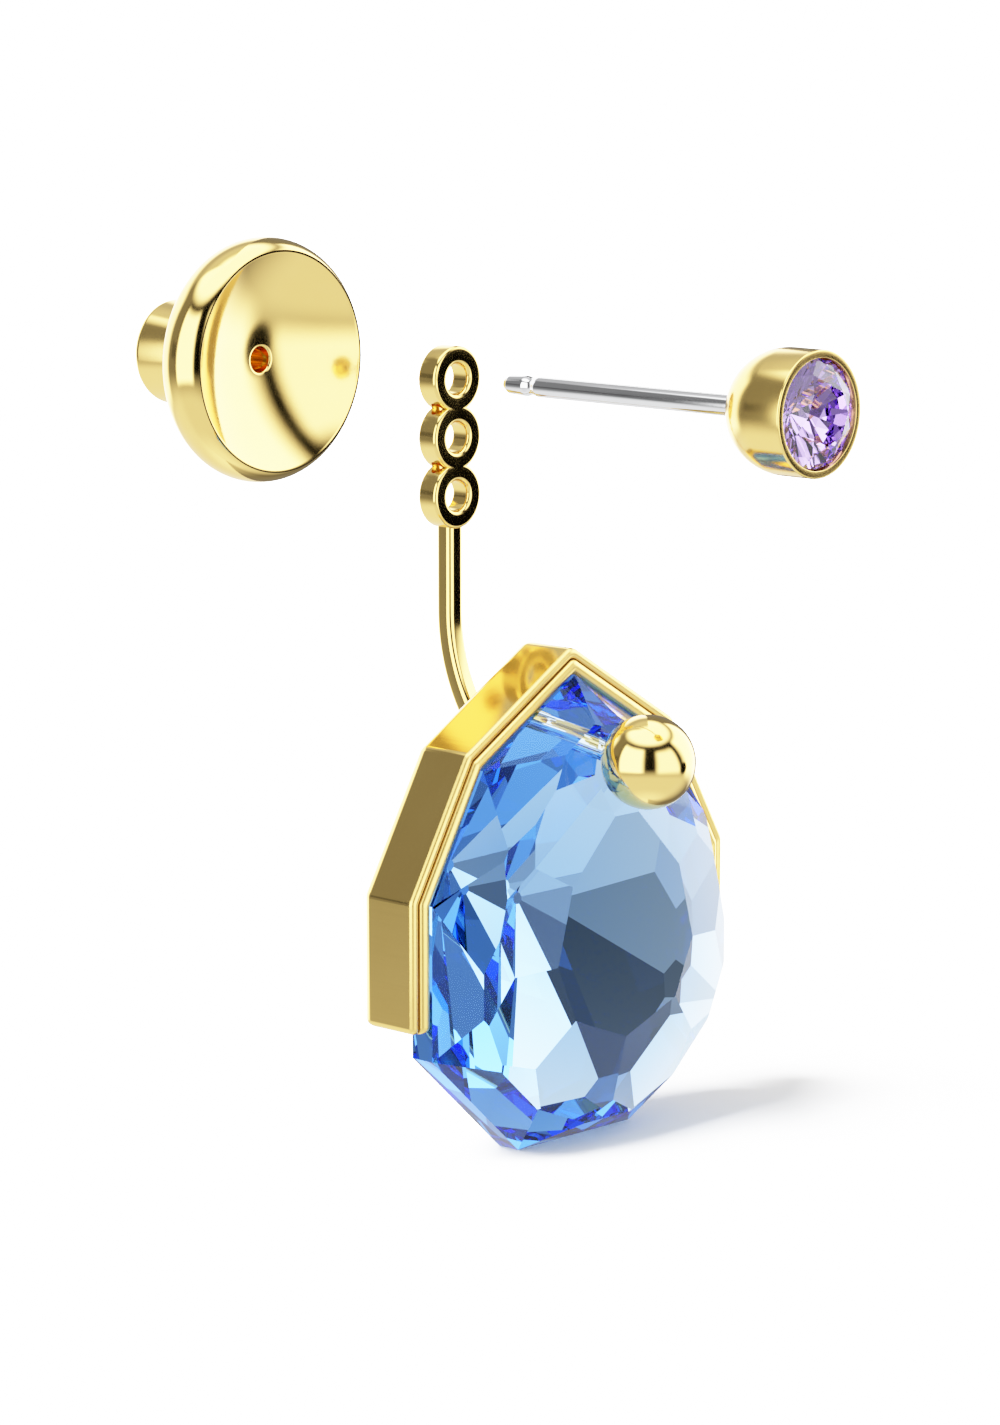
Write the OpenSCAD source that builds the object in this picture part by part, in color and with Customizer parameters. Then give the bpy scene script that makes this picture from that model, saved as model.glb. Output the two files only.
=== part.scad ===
// Ear jacket earring, shown taken apart along the line of its post.
// Millimetres. X is right seen from the front, Y is back, Z is up.
// The origin is the middle of the top ring's bore, in the ring's front face.
// Every piece is drawn where it sits in the photo.

/* [Rings] */
// How many rings stand one above the other
ring_count = 3; // [2:1:4]
// Distance from one ring's middle to the next
ring_pitch = 2.31; // [2.2:0.01:2.4]
// Outer radius of a ring
ring_r = 1.3; // [1.22:0.02:1.4]
// Thickness of a ring, front to back
ring_t = 0.97; // [0.9:0.01:1.2]
// Rounding of a ring's outer edges
ring_edge = 0.14; // [0.05:0.01:0.2]
// Radius of a ring's bore
bore_r = 0.6; // [0.5:0.01:0.7]
// Width of the chamfer at both ends of a bore
bore_chamfer = 0.14; // [0.05:0.01:0.2]
// Radius of the small relief hole at each side of the place where two rings meet
notch_r = 0.21; // [0.1:0.01:0.25]

/* [Stem and pin] */
// Side of the rounded-square stem
stem_w = 0.8; // [0.6:0.02:0.9]
// Rounding of the stem's corners
stem_corner = 0.22; // [0.1:0.01:0.28]
// Height below the origin at which the stem starts to bend
bend_drop = 9.2; // [9:0.1:10]
// Radius of the long bend, to the stem's middle
bend_r = 7.1; // [6.5:0.1:8]
// Radius of the tight bend that turns the stem into the pin
elbow_r = 1.5; // [1.2:0.05:1.7]
// Height of the pin below the origin
pin_drop = 14; // [13.8:0.05:14.3]
// Radius of the pin
pin_r = 0.4; // [0.3:0.01:0.45]
// Gap left between neighbouring pieces
gap = 0.03; // [0.02:0.01:0.05]

/* [Blue crystal] */
// Height of the stone's middle below the origin
stone_drop = 20.3; // [20.1:0.05:20.6]
// Half of the stone's width between its upright sides
stone_half = 7.95; // [7.6:0.05:8.3]
// Rise of the top corner above the stone's middle
top_rise = 9.25; // [9:0.05:9.6]
// Sideways place of the upper shoulder corners
shoulder_x = 5.15; // [4.8:0.05:5.4]
// Rise of the upper shoulder corners
shoulder_rise = 6.15; // [5.9:0.05:6.4]
// Rise of the upper ends of the upright sides
side_rise = 1.3; // [1:0.05:1.6]
// Drop of the lower ends of the upright sides
side_fall = 4.75; // [4.5:0.05:5]
// Half of the width of the bottom side
foot_x = 3.2; // [2.8:0.05:3.6]
// Drop of the bottom side
foot_fall = 9.1; // [8.8:0.05:9.4]
// Distance of the girdle's front edge in front of the origin
girdle_front = 6.27; // [6.1:0.01:6.4]
// Height of the girdle wall, front to back
girdle_t = 1.05; // [0.8:0.05:1.3]
// Height of the table above the girdle's front edge
crown_h = 2.75; // [2.5:0.05:3]
// Height at which the steep outer crown facets end
crown_step = 1.75; // [1.5:0.05:1.9]
// Slope of the steep outer crown facets, degrees
crown_steep = 60; // [56:1:64]
// Slope of the crown facets that start at the corners, degrees
crown_corner = 47; // [44:1:50]
// Slope of the upper crown facets, degrees
crown_flat = 24; // [20:1:28]
// Slope of the facets beside the table, degrees
crown_star = 15; // [12:1:18]
// Depth of the pavilion behind the girdle wall
pavilion_h = 5; // [4.5:0.1:5.5]
// Depth at which the outer pavilion facets end
pavilion_step = 2.1; // [1.8:0.05:2.4]
// Slope of the outer pavilion facets, degrees
pavilion_steep = 48; // [45:1:52]
// Slope of the pavilion facets that start at the corners, degrees
pavilion_corner = 41; // [38:1:44]

/* [Bezel band] */
// Thickness of the band's wall
band_t = 0.93; // [0.8:0.01:1]
// Distance of the band's back edge in front of the origin
band_back = 3.35; // [3.2:0.05:3.5]
// Depth of the band's plain wall, front to back
band_depth = 2.65; // [2.5:0.05:2.8]
// Height below the stone's middle at which the band ends
band_fall = 3.6; // [3.2:0.05:4]
// Radius of the outer bead of the front rim
bead_outer = 0.22; // [0.18:0.01:0.24]
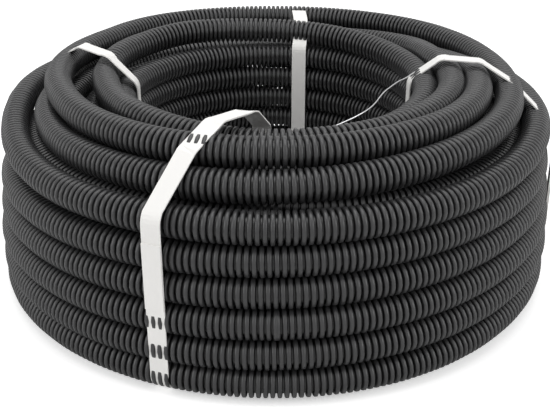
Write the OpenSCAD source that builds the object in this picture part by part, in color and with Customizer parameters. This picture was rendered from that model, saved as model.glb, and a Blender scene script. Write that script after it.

### Problem to solve
Repeat exactly, please, each line from the beginning of the data through the line with "notch_r = 0.21; // [0.1:0.01:0.25]" in it, and only those lines.

### Task answer
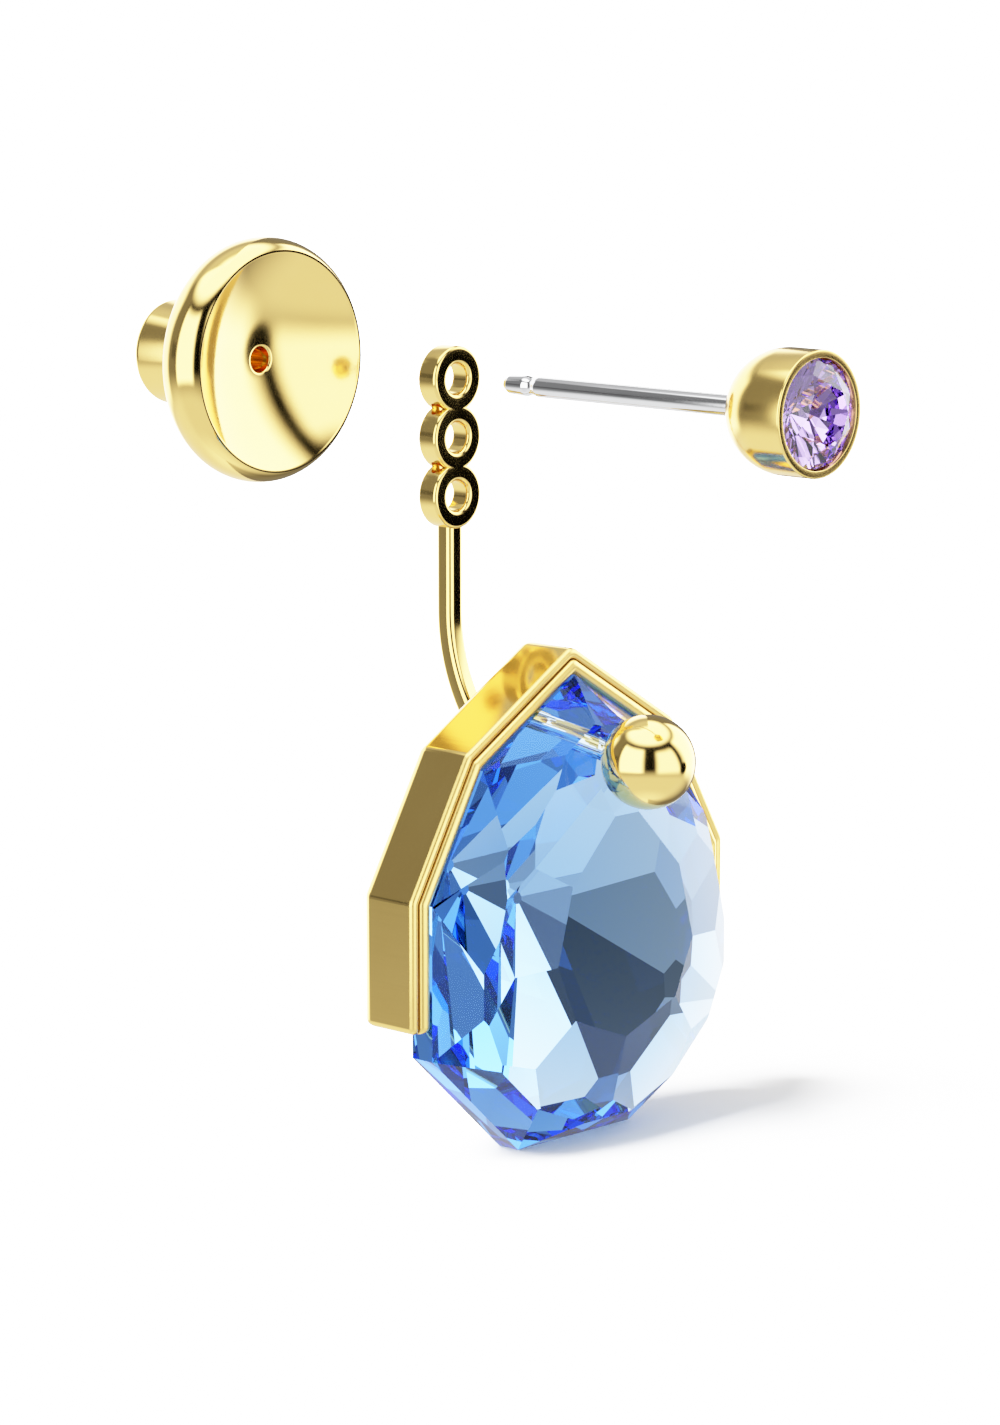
Write the OpenSCAD source that builds the object in this picture part by part, in color and with Customizer parameters. Then give the bpy scene script that makes this picture from that model, saved as model.glb. Output the two files only.
=== part.scad ===
// Ear jacket earring, shown taken apart along the line of its post.
// Millimetres. X is right seen from the front, Y is back, Z is up.
// The origin is the middle of the top ring's bore, in the ring's front face.
// Every piece is drawn where it sits in the photo.

/* [Rings] */
// How many rings stand one above the other
ring_count = 3; // [2:1:4]
// Distance from one ring's middle to the next
ring_pitch = 2.31; // [2.2:0.01:2.4]
// Outer radius of a ring
ring_r = 1.3; // [1.22:0.02:1.4]
// Thickness of a ring, front to back
ring_t = 0.97; // [0.9:0.01:1.2]
// Rounding of a ring's outer edges
ring_edge = 0.14; // [0.05:0.01:0.2]
// Radius of a ring's bore
bore_r = 0.6; // [0.5:0.01:0.7]
// Width of the chamfer at both ends of a bore
bore_chamfer = 0.14; // [0.05:0.01:0.2]
// Radius of the small relief hole at each side of the place where two rings meet
notch_r = 0.21; // [0.1:0.01:0.25]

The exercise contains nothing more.